Henchy reigned as director of the Library from his appointment in 1967 until his 1976 retirement therein. In his work, he was very interested in material points of Irish heritage, such as the work of James Joyce, having said, "Nothing printed in Ireland should ever be thrown away. I mean, think of the poem 'Et tu, Healy', written by the young schoolboy Joyce... which his proud father instantly rushed out and had printed. Well, no copy of it survived, but if one did, it would be worth thousands and thousands of pounds."

Similarly, Henchy searched the library for a specific letter Joyce had written in 1903 to the Irish Times which then appeared in a published collection of Joyce's work in 1966. Henchy wanted to promote public use of the library, which included opening it on Saturdays. In October 1969 he founded the National Library of Ireland Society (NLIS) to which he gave a retrospective speech about the library in 1985. His description and reasoning for the Society was "it is a gathering of citizens, scholars, industrialists, and people of all kinds who see that the National Library is an important institution, worthy of more attention than it tends to get."

After leaving the NLI in 1976, he started a new position at the Chester Beatty Library, also in Dublin, as its director, where he stayed until retirement in 1983. There he initiated having the library open on Saturdays, as he had done with the NLI, to introduce more visitors because he wanted people to have wider access to its collections of artefacts from multiple continents, mentioning how it was an important addition to Ireland's culture.

==Later life and death==

In his later life, Patrick Henchy continued living in Eglinton Park, Donnybrook, in Dublin, and contributing to the library world. In 1985 Henchy collected a large sum of money to fund cultural bodies like the Palestrina Choir of St Mary's Pro-Cathedral, the National Library of Ireland, and the Royal Hibernian Academy. This feat was made possible through Henchy's friendship with J. Barry Brown, who along with his wife, Wanda Petronella Brown, gave an endowment to Henchy. Henchy also heavily aided Con Howard in administering lectures and events as one of the founding members of the Cumman Merriman Organization.

On the 6th of May 2001, one day after his 88th birthday, Henchy died in his Donnybrook home. That same day, his body was removed from his home and was taken to the Church of the Sacred Heart, Donnybrook, where his body was kept until the next day when he was buried in Deansgrange Cemetery on the 10th of May.
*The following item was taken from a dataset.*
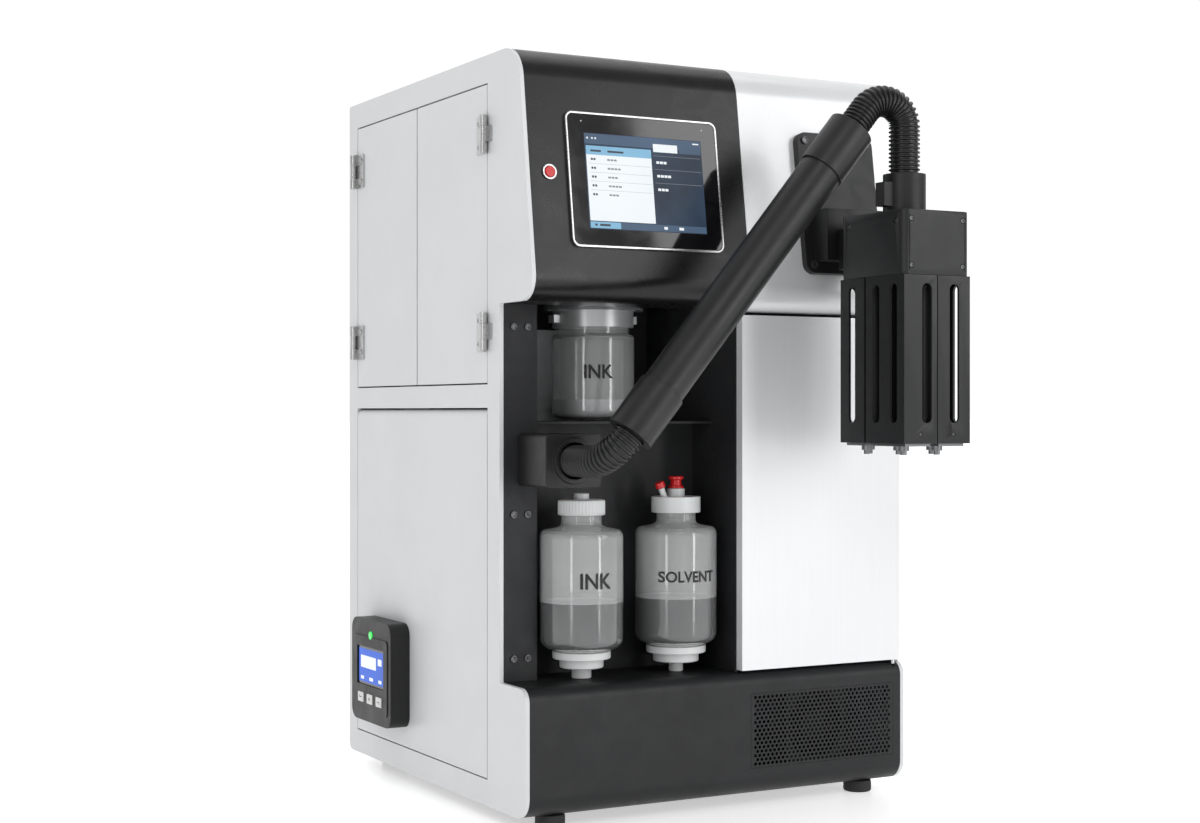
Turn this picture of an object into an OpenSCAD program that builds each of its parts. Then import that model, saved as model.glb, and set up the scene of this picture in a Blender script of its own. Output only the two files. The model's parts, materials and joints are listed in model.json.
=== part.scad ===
// Cabinet date-code inkjet printer with a four-nozzle print head on an umbilical.
// +X right, -Y front, +Z up; origin on the floor, under the middle of the whole machine's box.

/* [Cabinet] */
// Width over both side panels
body_w = 500; // [480:5:620]
// Depth from the nose of the head to the back panel
body_d = 527; // [500:1:640]
// Height of the cabinet above its feet
body_h = 830; // [825:5:1000]
// Height of the rubber feet
foot_h = 14; // [8:1:30]
// Diameter of the rubber feet
foot_d = 33; // [20:1:45]
// Thickness of the side panels
side_t = 5; // [3:0.5:8]
// Thickness of the sheet covers, doors and flaps
skin_t = 2.5; // [1.5:0.25:3.5]
// Running gap round the doors and the flap
door_gap = 1.5; // [1:0.25:2.5]
// Height of the slanted head
head_h = 276; // [240:2:320]
// Forward lean of the head's front from its top to its nose
head_lean = 38; // [10:1:60]
// Height of the closed base
base_h = 140; // [130:2:170]
// Distance from the nose back to the base front
base_set = 14.5; // [5:0.5:30]
// Distance from the base front back to the niche front
niche_set = 64; // [60:1:72]

/* [Niche] */
// Width of the pillar left of the niche
pillar_w = 41; // [30:1:60]
// Width of the niche
niche_w = 226; // [218:1:240]
// Height of the tank bay above the shelf
tank_bay_h = 138; // [132:1:150]
// Depth of the bottle bay behind the niche front
bottle_bay_d = 43; // [40:1:60]
// Depth of the tank bay behind the niche front
tank_bay_d = 151; // [150:1:165]
// Thickness of the niche walls
liner_t = 2; // [1.5:0.5:3]

/* [Bottles and tank] */
// Outer diameter of a bottle
bottle_d = 93; // [80:1:96]
// Height of a bottle's straight body
bottle_h = 117; // [90:1:118]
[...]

Henchy died leaving behind his wife Monica, his daughters, Mary and Deirdre, and his brother, Justice Séamus Henchy legacy of the supreme court. After his death, Henchy's family passed on a pastel on paper portrait made by Thomas Ryan to the National Library of Ireland, along with documents that record the life and legacy of the late Henchy. Henchy was a well accepted member of his community and his reputation and memory was and maintained positive, with The Irish Times' obituary of Henchy stating that, "Paddy Henchy will have little difficulty getting past St Peter." Six days after his death, historian Dr Brendan Ó Cathaoir eulogized Henchy by writing in The Irish Times that Henchy was "gentleman of the old school....always ready to give a word of advice and encouragement."

== Perceptions and legacy ==
Henchy is remembered for the lasting effect his work has had in improving Irish libraries. Adopting a policy of expansion, he pushed for the acquisition of the Kildare Street Club's building as an intended destination for the library's Manuscript Department and Genealogical Office, as well as the redevelopment of the National College of Art Building to suit future library purposes. The National Library of Ireland council of trustees, in its annual report for 1976, said of Henchy when he started his new position at Chester Beatty Library, "We deeply appreciate the zeal and energy displayed by Dr Henchy in his work for the strengthening of the staff, the improvement of the accommodation, services and collections of this library during his term of office. He laid the basis for many future projects."

Henchy is also remembered for his efforts to expand library usership, in particular his efforts to market the National Library of Ireland towards the public, which included a campaign of newspaper articles, radio interviews, and lectures that he himself undertook. Henchy's policy that extended library hours to include Saturdays is also considered a notable accomplishment and remains in place to this day.

Henchy's obituary in The Irish Times described him as an "urbane and scholarly," figure who enjoyed the outdoors, especially long strolls and fishing. He was well-versed in topics concerning nature and topography and would often take walks in the Wicklow Mountains and surrounding areas.

Henchy is also remembered for his work supporting Irish cultural works, both as a librarian and in his personal life. He was a supporter of the arts and artists, including poet Patrick Kavanagh.

Upon leaving the National Library of Ireland in 1976, Henchy identified Izaak Walton's The Compleat Angler as the single book he would take with him upon his departure.